Some good news on the climate front

Friday 13th of March, and yet there was some good news. IEA reported that in 2014, for the first time in the 40 years for which it has been collecting data, emissions of CO2 remained unchanged while the global economy strengthened by 3%. Emissions in 2014 totaled 32.3 billion tonnes CO2. Global emissions have remained flat or fallen on three previous occasions – late 1980s, 1992, and 2009 – but in all cases these events coincided with an economic downturn. IEA attributed the 2014 decoupling of emissions from economic activity as primarily the result of actions taken to expand use of green energy in China and in the EU. The world’s efforts to reduce CO2 emissions are beginning to bear fruit.

There were other signs that the need to address climate change is being taken seriously in jurisdictions and in corporate board rooms around the world. On 12th February, the Ontario government had posted a climate change discussion paper to its website, for public comment. This is clearly a first step towards announcing further climate initiatives in coming weeks. That is new initiatives by a Province that has already made changes that have shifted its electricity sector markedly away from fossil fuels towards renewables. A quick check on Google today using the phrase ‘new climate initiatives’ brought up the following among the first 20 hits – they are not a careful selection of the most important, just a random handful of what seemed to be on web in mid-March.

On 24th February, Citi, the global banking corporation, announced plans to lend, invest and facilitate a total of $100 billion within the next 10 years to finance activities that reduce the impacts of climate change and create environmental solutions that benefit people and communities. This announcement follows a previous pledge of $50 billion investment that was completed 2 years ahead of schedule in 2013. As well as renewable energy and energy efficiency projects, Citi will be looking at projects that reduce GHG emissions in other sectors, such as transportation. As well as helping communities in the 40 largest urban regions around the world, Citi has also set itself ambitious footprint-reducing targets of 35% less emissions, 30% less water use, and 60% less waste produced by 2020, compared to 2005. Bank of America and Wells Fargo have introduced comparable (though smaller) programs.

On 18th March, Governor Jerry Brown announced a $1 billion plan (already funded and approved) to address California’s drought. A mix of short-term relief and long-term infrastructure investments, the plan uses $273 million to address water supply by desalination and measures to recycle or use more efficiently, and $600 million in infrastructure for flood control. As Brown stated, California’s water problems are a result of climate change, and while the issue today is drought, it could well be floods once the drought breaks. Tougher regulations on use are also coming.

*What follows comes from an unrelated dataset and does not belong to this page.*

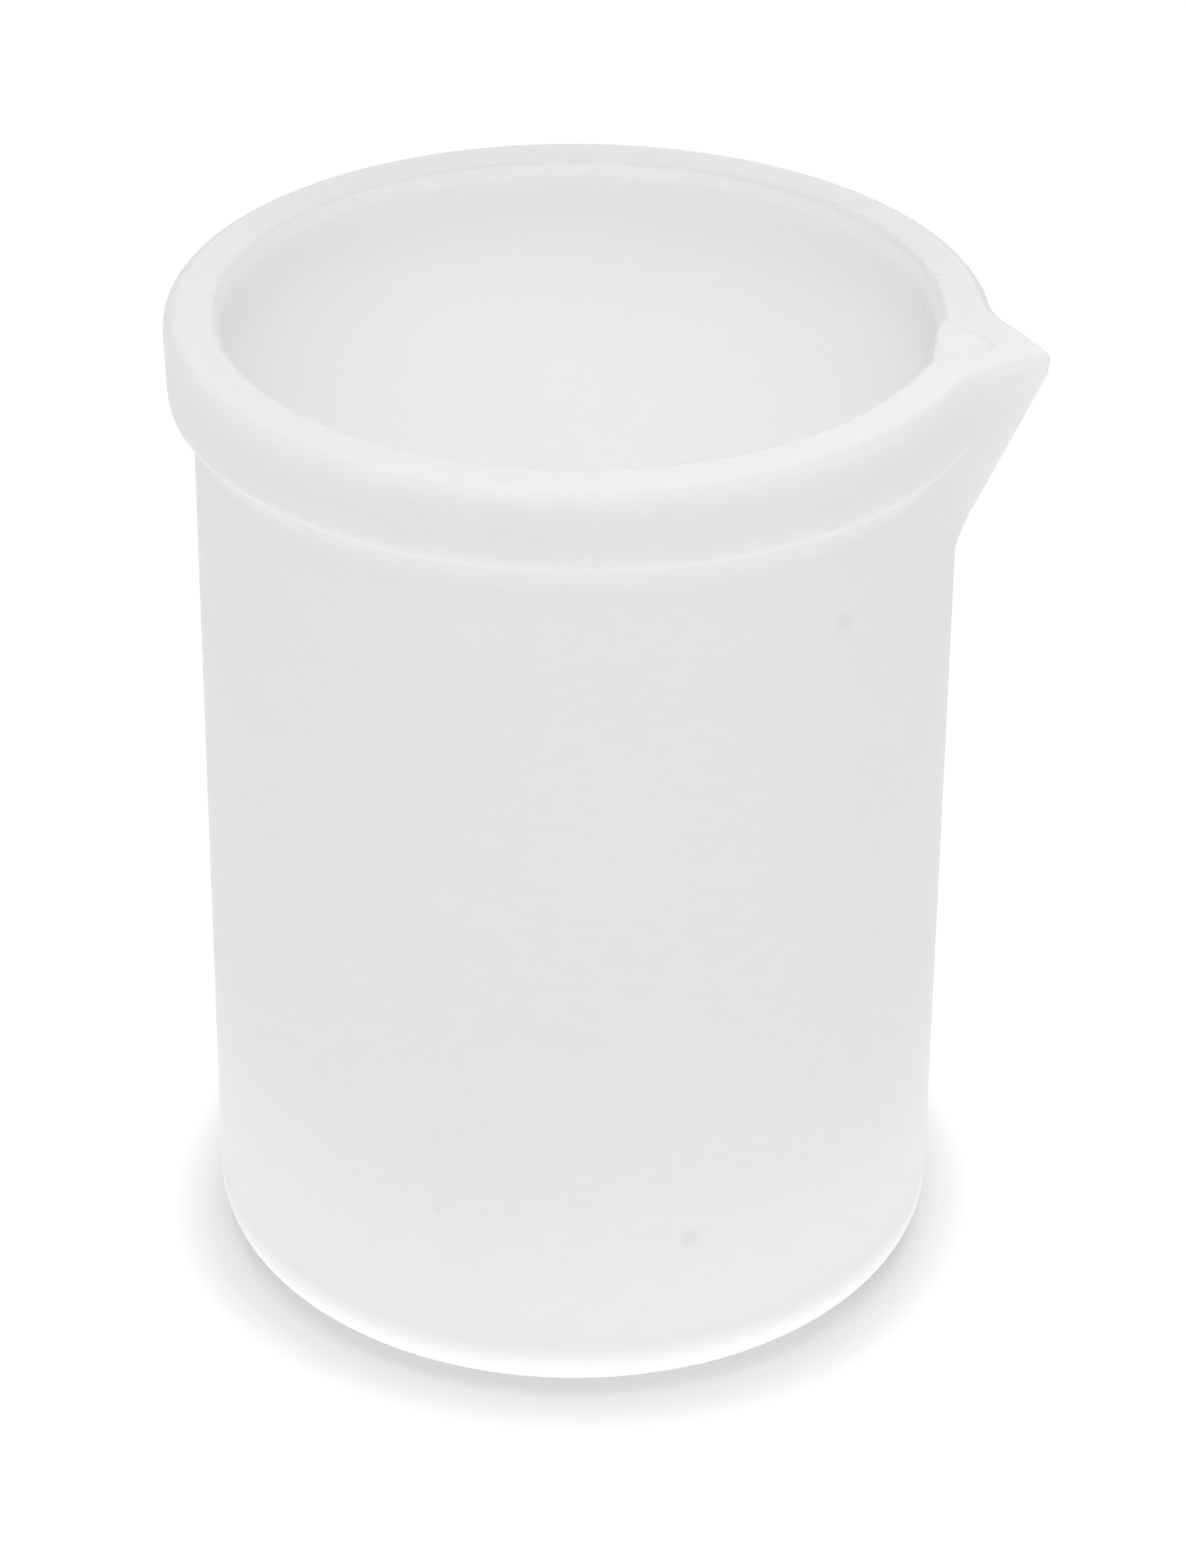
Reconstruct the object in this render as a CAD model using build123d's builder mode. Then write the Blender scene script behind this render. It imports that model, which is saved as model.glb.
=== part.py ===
"""Low-form laboratory beaker of white fluoropolymer, one solid piece.

The axis of the vessel is Z, the foot stands on Z = 0, and the pouring spout points along +X.
All sizes are in millimetres.
"""
import os
from math import radians, tan

from build123d import *

os.makedirs("parts", exist_ok=True)

# Vessel
HEIGHT = 97.0  # foot to rim
BODY_RADIUS = 35.0  # outside of the wall
WALL = 2.7
FLOOR = 3.2
FOOT_ROUND = 5.0  # outside radius between wall and foot
WELL_ROUND = 5.0  # inside radius between wall and floor
RIM_BEVEL = 0.7  # chamfer between the rim's land and the bore

# Collar that stiffens the rim
COLLAR_STAND = 2.5  # how far it stands out from the wall
COLLAR_BAND = 7.6  # height of its upright band, rim to lower corner
COLLAR_TAPER = 0.2  # how much narrower the band is at its lower corner
COLLAR_TOP_ROUND = 1.3
COLLAR_CORNER_ROUND = 1.0
COLLAR_COVE = 4.0  # hollow radius that leads the underside into the wall
UNDERSIDE_ANGLE = 50.0  # slope of the underside, in degrees from upright

# Spout
SPOUT_REACH = 5.5  # tip, out from the collar
SPOUT_HALF_ANGLE = 51.0  # each flank, in degrees from the spout's middle plane
SPOUT_ROOT = 1.5  # how deep the spout's wedge is rooted in the wall
TIP_HEIGHT = 2.2  # short upright edge at the tip
TIP_ROUND = 0.3
KEEL_DEPTH = 20.5  # rim down to where the keel runs out into the wall
FLANK_FILLET = 12.0  # hollow radius between a flank and the collar's band

# Pouring channel: a V-shaped groove across the rim, shallower towards the spout's tip
CHANNEL_DEPTH = 2.8  # at the bore
CHANNEL_HALF_WIDTH = 4.9  # at the bore
CHANNEL_RUN = 5.4  # from the bore out to its point
CHANNEL_OVERRUN = 2.0  # how far the cutter starts inside the bore

# Sizes that follow
BORE_RADIUS = BODY_RADIUS - WALL
COLLAR_RADIUS = BODY_RADIUS + COLLAR_STAND
CORNER_RADIUS = COLLAR_RADIUS - COLLAR_TAPER
CORNER_HEIGHT = HEIGHT - COLLAR_BAND
COVE_HEIGHT = CORNER_HEIGHT - (CORNER_RADIUS - BODY_RADIUS) / tan(radians(UNDERSIDE_ANGLE))
TIP_RADIUS = COLLAR_RADIUS + SPOUT_REACH
ROOT_RADIUS = BODY_RADIUS - SPOUT_ROOT
CHANNEL_START = BORE_RADIUS - CHANNEL_OVERRUN
CHANNEL_POINT = BORE_RADIUS + CHANNEL_RUN
CHANNEL_GROWTH = (CHANNEL_RUN + CHANNEL_OVERRUN) / CHANNEL_RUN
CHANNEL_END_WIDTH = CHANNEL_HALF_WIDTH * CHANNEL_GROWTH
CHANNEL_END_DEPTH = CHANNEL_DEPTH * CHANNEL_GROWTH


def wedge_outline(tip):
    """Triangle in plan from the tip back into the wall, flanks at the spout's half angle."""
    half_width = (tip - ROOT_RADIUS) * tan(radians(SPOUT_HALF_ANGLE))
    return [(tip, 0), (ROOT_RADIUS, half_width), (ROOT_RADIUS, -half_width)]


with BuildPart() as beaker:
    # Turned blank: foot, wall, cove, collar and the flat land of the rim
    with BuildSketch(Plane.XZ) as blank:
        Polygon(
            (0, 0),
            (BODY_RADIUS, 0),
            (BODY_RADIUS, COVE_HEIGHT),
            (CORNER_RADIUS, CORNER_HEIGHT),
            (COLLAR_RADIUS, HEIGHT),
            (0, HEIGHT),
            align=None,
        )
        outside = blank.vertices().filter_by(lambda v: v.X > 0).sort_by(Axis.Y)
        fillet(outside[0], FOOT_ROUND)
        fillet(outside[1], COLLAR_COVE)
        fillet(outside[2], COLLAR_CORNER_ROUND)
    revolve(axis=Axis.Z)

    # Spout: a wedge, upright at the tip, that slants back to the wall below it
    with BuildSketch(Plane.XY.offset(HEIGHT)):
        Polygon(*wedge_outline(TIP_RADIUS), align=None)
    extrude(amount=-TIP_HEIGHT)
    with BuildSketch(Plane.XY.offset(HEIGHT - TIP_HEIGHT)):
        Polygon(*wedge_outline(TIP_RADIUS), align=None)
    with BuildSketch(Plane.XY.offset(HEIGHT - KEEL_DEPTH)):
        Polygon(*wedge_outline(BODY_RADIUS), align=None)
    loft(ruled=True)

    # Flanks run into the collar's band in a wide hollow
    band = beaker.edges().filter_by(lambda e: e.center().Z > CORNER_HEIGHT)
    flank_seams = band.filter_by(lambda e: e.center().X > ROOT_RADIUS and e.geom_type != GeomType.LINE)
    fillet(flank_seams, FLANK_FILLET)
    tip_edge = beaker.edges().filter_by(Axis.Z).sort_by(Axis.X)[-1]
    fillet(tip_edge, TIP_ROUND)
    fillet(beaker.faces().sort_by(Axis.Z)[-1].outer_wire().edges(), COLLAR_TOP_ROUND)

    # Bore, with its rounded floor and the bevel at the rim
    with BuildSketch(Plane.XZ) as bore:
        Polygon(
            (0, FLOOR),
            (BORE_RADIUS, FLOOR),
            (BORE_RADIUS, HEIGHT - RIM_BEVEL),
            (BORE_RADIUS + RIM_BEVEL, HEIGHT),
            (0, HEIGHT),
            align=None,
        )
        fillet(bore.vertices().filter_by(lambda v: v.X > 0).sort_by(Axis.Y)[0], WELL_ROUND)
    revolve(axis=Axis.Z, mode=Mode.SUBTRACT)

    # Pouring channel
    with BuildSketch(Plane.YZ.offset(CHANNEL_START)) as channel_end:
        Polygon(
            (-CHANNEL_END_WIDTH, HEIGHT),
            (0, HEIGHT - CHANNEL_END_DEPTH),
            (CHANNEL_END_WIDTH, HEIGHT),
            (0, HEIGHT + CHANNEL_END_DEPTH),
            align=None,
        )
    loft(sections=[channel_end.sketch.face(), Vertex(CHANNEL_POINT, 0, HEIGHT)], mode=Mode.SUBTRACT)

beaker.part.label = "beaker"
export_step(beaker.part, "parts/beaker.step")
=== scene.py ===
"""A low-form laboratory beaker of white fluoropolymer, on a pale studio floor.

One turned vessel: rounded foot, plain wall, a collar round the rim, a wedge-shaped
pouring spout with a keel below it, and a hand-cut V channel across the rim's land.
The axis is Z, the foot stands on Z = 0, and the spout points along +X.
Every length in the properties is in metres.
"""

import bpy
import numpy as np
from mathutils import Matrix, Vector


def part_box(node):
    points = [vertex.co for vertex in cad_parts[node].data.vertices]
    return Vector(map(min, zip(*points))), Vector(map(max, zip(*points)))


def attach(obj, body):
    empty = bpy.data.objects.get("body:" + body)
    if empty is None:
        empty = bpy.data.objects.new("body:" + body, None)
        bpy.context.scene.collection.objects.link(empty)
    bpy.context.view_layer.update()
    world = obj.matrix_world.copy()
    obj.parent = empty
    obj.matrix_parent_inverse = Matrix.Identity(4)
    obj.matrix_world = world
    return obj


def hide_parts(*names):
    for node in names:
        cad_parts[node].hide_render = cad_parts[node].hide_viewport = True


bl_info = {
    "name": "Fluoropolymer Beaker",
    "version": (1, 0, 0),
    "blender": (4, 5, 0),
    "location": "View3D > Sidebar > Beaker",
    "description": "Builds a turned white beaker with a cut pouring channel, and its studio stage",
    "category": "Object",
}

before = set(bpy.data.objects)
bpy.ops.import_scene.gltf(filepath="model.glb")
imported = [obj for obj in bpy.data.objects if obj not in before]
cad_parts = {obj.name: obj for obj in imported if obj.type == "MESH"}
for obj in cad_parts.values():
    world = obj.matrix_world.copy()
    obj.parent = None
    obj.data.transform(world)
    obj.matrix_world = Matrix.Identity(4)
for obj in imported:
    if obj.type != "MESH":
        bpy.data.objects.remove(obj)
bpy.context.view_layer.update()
_, CAD_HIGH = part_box("beaker")

PIECE = "beaker_body"
MM = 0.001
FOOT_TO_RIM = CAD_HIGH.z
TIP_REACH = CAD_HIGH.x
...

Also on the 18th March, an announcement in the journal Science drew my attention to a just-released proposal by 71 academics across Canada, with expertise in climate science, other natural science, social science, political science and policy. Acting partly out of frustration with the Harper government’s evident disinterest, they had come together to develop ten key policy orientations, illustrated by specific actions, that could be adopted to kick-start Canada’s transition toward a low-carbon society. As they state in a Foreward, “We offer it as input to Canadian decision-makers, opinion leaders, and elected representatives in preparation for our upcoming federal election followed by the 2015 Paris-Climate Conference.” Their proposal is realistic, feasible with existing technology, and could bring Canada into line with the US in terms of proportional reductions in GHG emissions. Their major push in the near term is to move towards 100% use of renewable energy in the electricity sector by 2035. It’s too soon to tell if this report will encourage the Harper government to get busy. So far, apart from the reported whispered conversations between Environment Canada and the Provinces there has been only silence. Of course Stephen Harper and Leona Aglukkaq might be busily quilting away in some back room of the Parliament building, fabricating a “Canadian” plan from what the provinces have been doing all along. Such is the leadership from behind that has dragged Canada back from near the front of the pack on global environmental issues.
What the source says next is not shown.